Could you write out the opening lines of the data, word for word, stopping after the line that contains "BAR_GAP = 0.4"?

start SOURCE EXCERPT

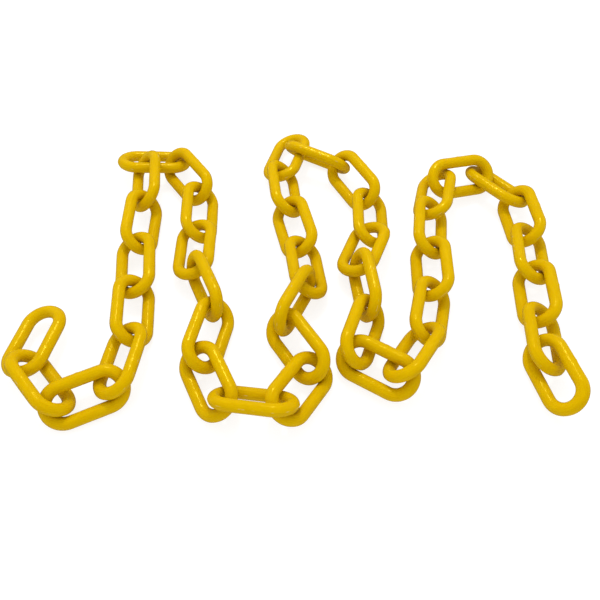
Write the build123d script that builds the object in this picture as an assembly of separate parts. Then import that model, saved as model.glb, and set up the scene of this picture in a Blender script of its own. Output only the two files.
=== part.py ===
from build123d import *
from collections import namedtuple
from math import cos, radians, sin
import os

import numpy as np

# A strand of moulded plastic barrier chain, laid on the floor in six strands joined by
# five turns.
# Every link is one closed oval of round bar. Nothing is glued or pinned: each link is
# threaded through the eye of the next, and that threading is the only joint there is.
# Frame: millimetres, floor at Z = 0, strand centred on X and Y, length of the lay on X.

# ---- The link ---------------------------------------------------------------
BAR_DIAMETER = 7.4
EYE_LENGTH = 36.2
EYE_WIDTH = 13.2

# ---- How close two links lie ------------------------------------------------
BAR_GAP = 0.4

# ---- How the strand lies ----------------------------------------------------
# x, y     middle of the link in plan, for a chain whose eyes are PLAN_EYE_LENGTH long
# heading  direction the link runs, degrees anticlockwise from +X
# lean     how far its left-hand side is raised, degrees
# tilt     how far its leading end is raised, degrees
# lift     height it is carried above the floor by its neighbours, mm
Place = namedtuple("Place", "x y heading lean tilt lift", defaults=(0, 0))

PLAN_EYE_LENGTH = 36.2
LAY = [
    # free end, then up the first strand
    Place(-160, -54, -101, 11, tilt=3, lift=4),
    Place(-149, -82, -48, -46, tilt=-4, lift=1),
    Place(-123, -90, 24, 30, tilt=1),
    Place(-108, -67, 82, -28, tilt=-1, lift=2),
    Place(-105, -32, 95, 42),
    Place(-109, 2, 97, -23, lift=3),
    Place(-110, 38, 90, 48, tilt=2),
    Place(-110, 73, 96, -45, tilt=1, lift=6),
    # first loop, and down the second strand
    Place(-109, 97, 6, -20, tilt=-7, lift=1),
    Place(-83, 80, -54, 44, lift=2),
    Place(-72, 48, -88, -43),
    Place(-72, 17, -89, 19, tilt=5, lift=3),
    Place(-63, -18, -66, 72, tilt=1),
    Place(-58, -50, -102, -44, tilt=2),
    Place(-57, -80, -64, 29, lift=2),
    # second loop, and up the third strand
    Place(-30, -95, -10, -43, tilt=6, lift=1),
    Place(-3, -84, 58, 25, tilt=-11, lift=1),
    Place(-5, -58, 124, -43, tilt=2, lift=1),
    Place(-7, -29, 66, 82, tilt=-6, lift=1),
    Place(-1, 0, 98, 37, tilt=-5, lift=1),
    Place(-7, 33, 104, -35, tilt=-1, lift=1),
    Place(-16, 71, 97, 46, tilt=-3),
    Place(-14, 103, 74, -20, tilt=-3, lift=1),
    # third loop, and down the fourth strand
    Place(7, 100, -28, -55, tilt=-1, lift=2),
    Place(34, 77, -60, 47, tilt=-1),
    Place(43, 43, -91, -34, tilt=1, lift=2),
    Place(38, 16, -111, 23, tilt=6, lift=1),
    Place(37, -16, -83, 71),
    Place(31, -50, -109, -49, tilt=5),
    # fourth loop, and up the fifth strand
    Place(41, -72, -32, 28, tilt=3, lift=1),
    Place(61, -64, 57, -44, tilt=-9),
    Place(74, -33, 76, 37, tilt=-5),
    Place(79, -1, 87, -36, tilt=-3, lift=3),
    Place(82, 34, 82, 38, tilt=-2, lift=4),
    Place(88, 63, 76, -33, tilt=-7, lift=1),
    # fifth loop, and down the last strand to the other free end
    Place(109, 79, 18, 36, tilt=-7, lift=3),
    Place(133, 73, -52, -29, tilt=5, lift=1),
    Place(145, 43, -87, 47, tilt=3, lift=2),
    Place(143, 12, -97, -29, tilt=6),
    Place(141, -20, -95, 42, tilt=4, lift=1),
    Place(139, -53, -96, -32, tilt=6),
    Place(139, -77, -78, 48, tilt=5, lift=1),
]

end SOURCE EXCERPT

◆ **WRITTEN REPLY**
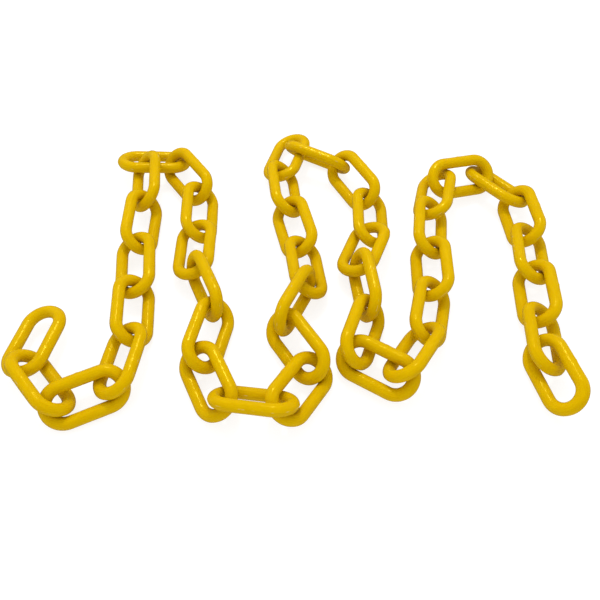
Write the build123d script that builds the object in this picture as an assembly of separate parts. Then import that model, saved as model.glb, and set up the scene of this picture in a Blender script of its own. Output only the two files.
=== part.py ===
from build123d import *
from collections import namedtuple
from math import cos, radians, sin
import os

import numpy as np

# A strand of moulded plastic barrier chain, laid on the floor in six strands joined by
# five turns.
# Every link is one closed oval of round bar. Nothing is glued or pinned: each link is
# threaded through the eye of the next, and that threading is the only joint there is.
# Frame: millimetres, floor at Z = 0, strand centred on X and Y, length of the lay on X.

# ---- The link ---------------------------------------------------------------
BAR_DIAMETER = 7.4
EYE_LENGTH = 36.2
EYE_WIDTH = 13.2

# ---- How close two links lie ------------------------------------------------
BAR_GAP = 0.4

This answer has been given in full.